Daily Fishing and Outdoor Report

[Press-Register] by Jeff Dute - June 29, 2011

@ 2011 Alabama Live LLC.

A bill introduced in the U.S. House this week seeks to ensure that the National Oceanic and Atmospheric Administration's Marine Fisheries Service is required to set catch limits based on sound science, the bill's proponents say.

Rep. Rob Wittman, R-Virginia, introduced the bi-partisan legislation (H.R. 2304), known as the Fishery Science Improvement Act. The Congressional Sportsmen's Caucus as well as a broad coalition of conservation, sportfishing and marine industry groups endorse it.

"The sportfishing community is facing an unacceptable situation in which arbitrary deadlines are being allowed to trump the essential need for science-based management of our marine resources," said Congressional Sportsman's Foundation President Jeff Crane.

Rep. Jo Bonner, R-Mobile, along with colleagues from Louisiana, Florida, Arkansas, North Carolina, Ohio, Oklahoma, South Carolina, New Hampshire, Maryland, New Mexico, California and Virginia signed on as co-sponsors.

As amended in 2006, the Magnuson-Stevens Fishery Conservation and Management Act requires regional fishery management councils to put in place annual catch limits and accountability measures for every fishery by Dec. 31, 2011, according to a press release from the bill's supporters.
Magnuson-Stevens Act requirements intended to end overfishing by 2011 were predicated on two critical assumptions: NOAA Fisheries would make decisions based on up-to-date and accurate stock assessments; and the agency would improve catch data to better anticipate potential problems in a given fishery.

NOAA has interpreted this requirement to apply to every stock of fish under management, leaving councils with the conundrum of either deleting stocks from management or applying highly restrictive annual catch limits based on very poor or in some cases non-existent data, a FSIA fact sheet states.

To maintain the conservation tenets of the Magnuson-Stevens Act, the act would not apply to stocks determined to be overfished.
The legislation has 3 key areas which allow NOAA Fisheries to better conform to the intent of the 2006 reauthorization of Magnuson Stevens: ending overfishing based on sound scientific management, according to the fact sheet:

The legislation directs NOAA Fisheries to set annual catch limits and accountability measures only on those stocks of fish for which they have up-to-date scientific information to inform that decision.

The 2 conditions exempting a fishery from the ACL requirements are the lack of a stock assessment in the prior 5 years and the absence of any indication that overfishing is occurring. Under the agency's interpretation of current law, it is planning to establish ACLs on all stocks under management whether or not scientific information exists on the health of the stock. FSIA ensures the agency can manage to the science they have.

FSIA transitions NOAA Fisheries and the regional fishery management councils to a science-based fishery management framework. With so many stocks of fish lacking sound scientific data, the agency is currently forced to either remove individual stocks from management or move only selected stocks to an administratively created ecosystem management category. This bill authorizes the administration's informal guidance and broadens the criteria for the designation of a stock's inclusion in the ecosystem category.

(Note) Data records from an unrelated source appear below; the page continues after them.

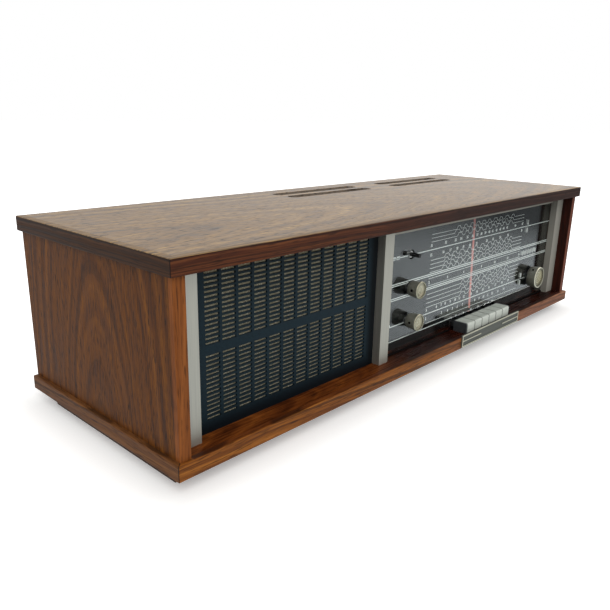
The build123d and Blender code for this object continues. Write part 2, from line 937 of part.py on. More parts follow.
def make_inlay(label, column, row, mouth, length):
    """The dished brass disc in a knob's face."""
    radius = mouth / 2 - knob_rim - inlay_play
    seat = knob_seat - length + knob_recess
    dish_radius = radius - inlay_flat
    ball = (dish_radius**2 + inlay_dish**2) / (2 * inlay_dish)
    with BuildPart() as inlay:
        rod(column, row, seat - inlay_thickness, seat, radius)
        with Locations(place(column, seat - inlay_thickness + inlay_dish - ball, row)):
            Sphere(ball, mode=Mode.SUBTRACT)
    inlay.part.label = label
    export_step(inlay.part, f"parts/{label}.step")


# The upper spindle has lost its knob, so its slotted end shows
make_spindle("upper_spindle", upper_control, face_setback - bare_spindle_reach)

small_bore = small_knob_length - knob_recess - knob_wall
for name, row in (("middle", middle_control), ("lower", lower_control)):
    make_spindle(f"{name}_spindle", row, knob_seat - small_bore + end_play)
    make_knob(
        f"{name}_knob",
        control_column,
        row,
        small_knob_back,
        small_knob_front,
        small_knob_length,
        spindle_diameter,
        0,
    )
    make_inlay(
        f"{name}_knob_inlay", control_column, row, small_knob_front, small_knob_length
    )

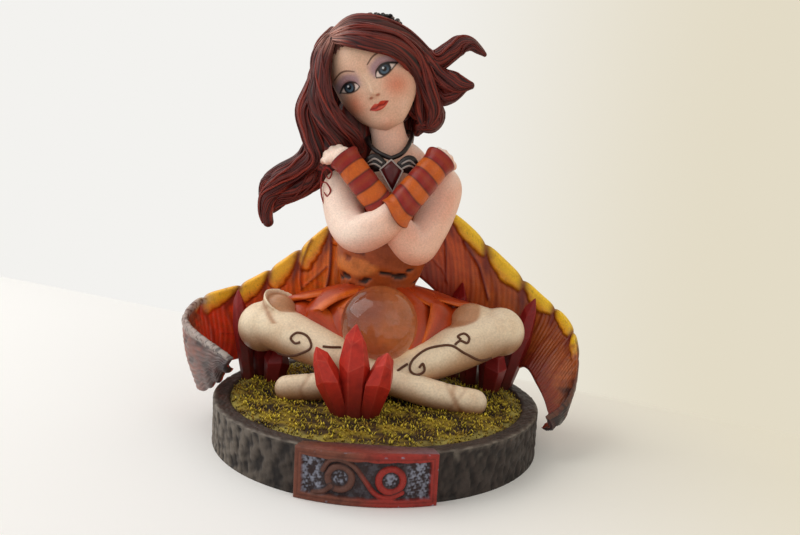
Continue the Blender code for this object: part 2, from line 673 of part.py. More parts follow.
def on_side(arc, radius, height):
    # A point round the front of the base, arc metres from the middle
    angle = arc / BASE_RADIUS
    return Vector((radius * math.sin(angle), -radius * math.cos(angle), height))


def make_plaque():
    # A curved plate up the full side of the base, with its field sunk inside a plain frame
    columns = 16
    face_radius = BASE_RADIUS + PLAQUE_STAND
    back_radius = BASE_RADIUS - PLAQUE_ROOT
    outer = PLAQUE_WIDTH / 2
    inner = outer - PLAQUE_FRAME
    arcs = [-outer, *np.linspace(-inner, inner, columns), outer]
    levels = [0.0, PLAQUE_FRAME, PLAQUE_FRAME + PLAQUE_SLOPE]
    levels += [BASE_HEIGHT - PLAQUE_FRAME - PLAQUE_SLOPE, BASE_HEIGHT - PLAQUE_FRAME, BASE_HEIGHT]
    bm = bmesh.new()
    front = []
    for i, arc in enumerate(arcs):
        column = []
        for level, height in enumerate(levels):
            sunk = 1 < i < len(arcs) - 2 and level in (2, 3)
            radius = face_radius - (PLAQUE_RECESS if sunk else 0.0)
            column.append(bm.verts.new(on_side(arc, radius, height)))
        front.append(column)
    rear = [[bm.verts.new(on_side(arc, back_radius, h)) for h in (0.0, BASE_HEIGHT)] for arc in arcs]
    for i in range(len(arcs) - 1):
        for j in range(len(levels) - 1):
            bm.faces.new((front[i][j], front[i + 1][j], front[i + 1][j + 1], front[i][j + 1]))
        bm.faces.new((rear[i][0], rear[i][1], rear[i + 1][1], rear[i + 1][0]))
        bm.faces.new((front[i][0], rear[i][0], rear[i + 1][0], front[i + 1][0]))
        bm.faces.new((front[i][-1], front[i + 1][-1], rear[i + 1][1], rear[i][1]))
    bm.faces.new(front[0] + [rear[0][1], rear[0][0]])
    bm.faces.new(list(reversed(front[-1])) + [rear[-1][0], rear[-1][1]])
    for face in bm.faces:
        face.material_index = PAINT_NAMES.index("plaque")
    plaque = mesh_object("plaque", bm)
    add_paints(plaque)
    return plaque


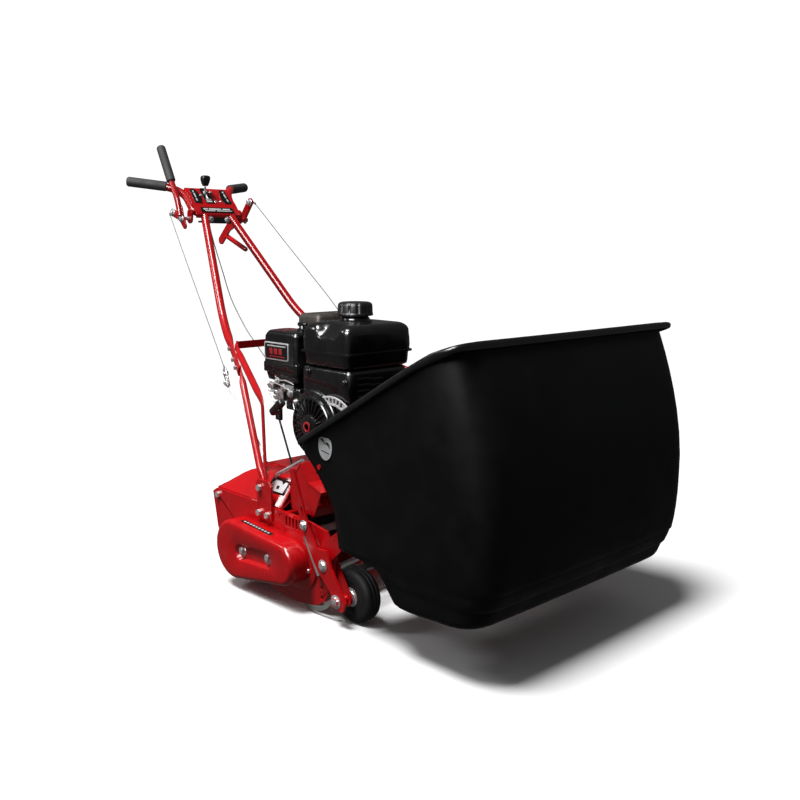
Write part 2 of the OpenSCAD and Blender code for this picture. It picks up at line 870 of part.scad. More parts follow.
module catcher_hangers() {
    color(red) both() {
        across(-side_x - 5.8, 5) polygon([[-250, 132], [-285, 134], [-344, 190], [-344, 250],
            [-322, 318], [-314, 346], [-302, 350], [-288, 344], [-292, 322], [-318, 262],
            [-316, 208], [-268, 172], [-250, 165]]);
        disc(-side_x - 49.4, 47.4, hook_c, 5);
    }
}

// ---------------------------------------------------------------- fasteners

module frame_bolts() {
    outer = -side_x;
    color(steel) both() {
        hex_x(outer - 6, rear_rod, 6);
        for (b = bracket_bolts) hex_x(outer - 12.4, b, 7);
        hex_x(outer - 12.4, bracket_top, 7);
    }
    color(steel) {
        for (b = cover_bolts) hex_x(-side_x - 54.5, b, 5.4);
        both() for (p = strut_bolts)
            translate(on_right(p)) rotate([0, 0, -atan(handle_slope)]) rotate([0, -90, 0])
                translate([0, 0, flat_out + 0.2]) cylinder(h = 5, r = 5.5, $fn = 6);
        for (b = engine_bolts) translate([b[0], b[1], deck_z + 14.2])
            cylinder(h = 7, d = 15, $fn = 6);
        disc(side_x + 0.2, 34.3, idler_pivot, 6);
    }
}

side_plate_right();
side_plate_left();
engine_deck();
grass_shield();
tie_rods();
bed_bar();
bed_knife();
handle_brackets();
front_struts();
rear_struts();
handle_tubes();
handlebar();
control_panel();
grips();
cross_brace();
lever_brackets();
right_lever();
right_lever_grip();
left_lever();
throttle_lever();
throttle_knob();
right_cable();
left_cable();
throttle_cable();
cable_springs();
rear_drum();
drum_shaft();
drum_sprocket();
reel_shaft();
reel_discs();
reel_blades();
reel_sprocket();
drive_chain();
chain_cover();
reel_pulley();
drive_belt();
engine_pulley();
idler_arm();
idler_pulley();
belt_guard();
bearing_flanges();
height_arm_right();
height_arm_left();
tyre_right();
tyre_left();
hub_right();
hub_left();
height_combs();
crankcase();
blower_housing();
recoil_cover();
starter_handle();
fuel_tank();
fuel_cap();
air_cleaner();
muffler();
crankshaft();
grass_catcher();
catcher_hangers();
frame_bolts();
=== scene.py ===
"""Looks of the reel mower: materials, detailed pieces around the CAD frame, studio and camera.

Shapes are written in millimetres in the CAD frame and scaled to metres when a piece is made.
"""
import json
from math import acos, atan2, copysign, cos, exp, pi, radians, sin, sqrt

import bmesh
import bpy
from mathutils import Matrix, Vector


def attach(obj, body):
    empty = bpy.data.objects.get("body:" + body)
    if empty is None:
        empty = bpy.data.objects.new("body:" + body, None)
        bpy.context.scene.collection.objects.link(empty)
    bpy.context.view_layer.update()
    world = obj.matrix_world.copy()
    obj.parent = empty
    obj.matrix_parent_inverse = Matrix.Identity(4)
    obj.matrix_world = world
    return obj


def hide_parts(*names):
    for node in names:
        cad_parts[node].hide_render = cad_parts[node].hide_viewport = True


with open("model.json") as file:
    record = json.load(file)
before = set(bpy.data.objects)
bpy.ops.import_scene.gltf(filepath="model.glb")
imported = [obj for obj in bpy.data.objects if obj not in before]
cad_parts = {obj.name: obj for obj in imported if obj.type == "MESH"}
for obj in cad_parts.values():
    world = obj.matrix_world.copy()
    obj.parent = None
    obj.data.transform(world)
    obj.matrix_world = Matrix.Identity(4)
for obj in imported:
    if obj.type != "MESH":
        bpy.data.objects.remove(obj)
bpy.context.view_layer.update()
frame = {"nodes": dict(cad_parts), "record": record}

MM = 0.001
SIDE_X = 270.0
DRUM_C = (13.0, 93.0)
REEL_C = (-165.0, 104.0)
CRANK_C = (-79.0, 365.0)
LEVER_C = (563.0, 834.0)
RIGHT_BOLT = (608, 851)
LEFT_BOLT = (530, 882)
WHEEL_C = (-310, 56)
WHEEL_X = 230
ARM_PIVOT = (-269, 121)
TO_RIGHT = (-1, 0, 0)
TO_LEFT = (1, 0, 0)
UP = (0, 0, 1)
HANDLE_X0 = -255.0
HANDLE_SLOPE = 0.39


# ---------------------------------------------------------------- materials

def node(tree, kind, **values):
    """A shader node with its sockets or properties set by name."""
    made = tree.nodes.new(kind)
    for key, value in values.items():
        if key in made.inputs:
            made.inputs[key].default_value = value
        else:
            setattr(made, key, value)
    return made


def noise(tree, where, scale, detail=3.0, stretch=(1, 1, 1)):
    """Noise in object space, optionally stretched along an axis; returns its factor socket."""
    mapping = node(tree, "ShaderNodeMapping")
    mapping.inputs["Scale"].default_value = stretch
    tree.links.new(where, mapping.inputs["Vector"])
    made = node(tree, "ShaderNodeTexNoise", Scale=scale, Detail=detail)
    tree.links.new(mapping.outputs["Vector"], made.inputs["Vector"])
    return made.outputs["Fac"]


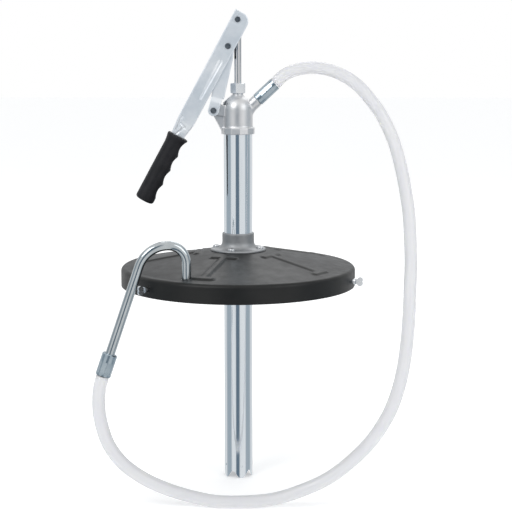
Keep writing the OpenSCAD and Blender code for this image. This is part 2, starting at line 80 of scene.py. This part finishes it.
# Floor, in metres, just under the pump
FLOOR_HALF = 12
FLOOR_DROP = 0.02 * MM

# Cover: a cone with a flat centre, bent down into a skirt
COVER_R = 157.5
SKIRT_H = 23.5
SHEET = 1.5
CENTRE_FLAT_R = 40
CENTRE_Z = 22
SEAT_R = 146
BEND_R = 5.5
BORE_R = 20.7
COVER_SIDES = 720
CONE_STEP = 1.15
BEND_STEPS = 10
FLAT_RINGS = (BORE_R, 30, 38)
SKIRT_RINGS = (-7, -10, -14, -18, -21.5, -23.0, -SKIRT_H)

# Ribs of the cover, stamped up, each made of bars in its own frame: u outwards and v across.
# A bar has its two ends, its half-width and the softness of its edges.
RIB_FIRST = -37
RIB_COUNT = 5
RIB_H = 2.0
RIB_IN = 55
RIB_OUT = 133
RIB_BARS = [
    (RIB_IN, 0, RIB_OUT, 0, 4.8, 2.8),
    (RIB_OUT, -10.5, RIB_OUT, 10.5, 4.8, 2.9),
    (RIB_IN, -14.5, RIB_IN, 14.5, 4.2, 2.7),
]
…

NOAA Fisheries is preparing to set annual catch limits and accountability measures for some 528 stocks of fish to meet the deadline of December 31, 2011. FSIA extends the 2011 deadline to 2014 for stocks of fish that are not overfished and allows the agency to implement the act.

F.J. Eike, chairman of CCA Mississippi's governmental affairs committee, said the act is a way of putting the National Marine Fisheries Service on notice that they've got to do their job better.

"We believe the act is a reasonable amendment to the Magnuson-Stevens Act," Eike said on Saturday. "It basically says that when we have good data, use it; when we don't, let's put off those management decisions until we get it."

He said lack of reliable data is not just an issue in the Gulf of Mexico, but is a problem that has plagued fisheries management nationwide.
Eike said creation of the Marine Recreational Information Program, an alternative to what has long been described by scientists as the "fatally-flawed" Marine Recreational Fishing Statistical Survey, could help with more accurate data.

He also endorsed more fishery-independent sample collection by marine scientists on the water as a way to get a better read on the true status of all of the nations marine fisheries.

Still, Eike could not say at what point everyone would become completely comfortable with marine fisheries data. He said fisheries management will likely always be a "game of probability" with a margin of error that could skew results to a point that some group won't like a decision based on data collected by any means.

"The more I get involved with how the fisheries management system works, the more confused I get with how it works," he said. "I doubt we'll ever get to a place of certainty about data, but we certainly want better methods than we have right now."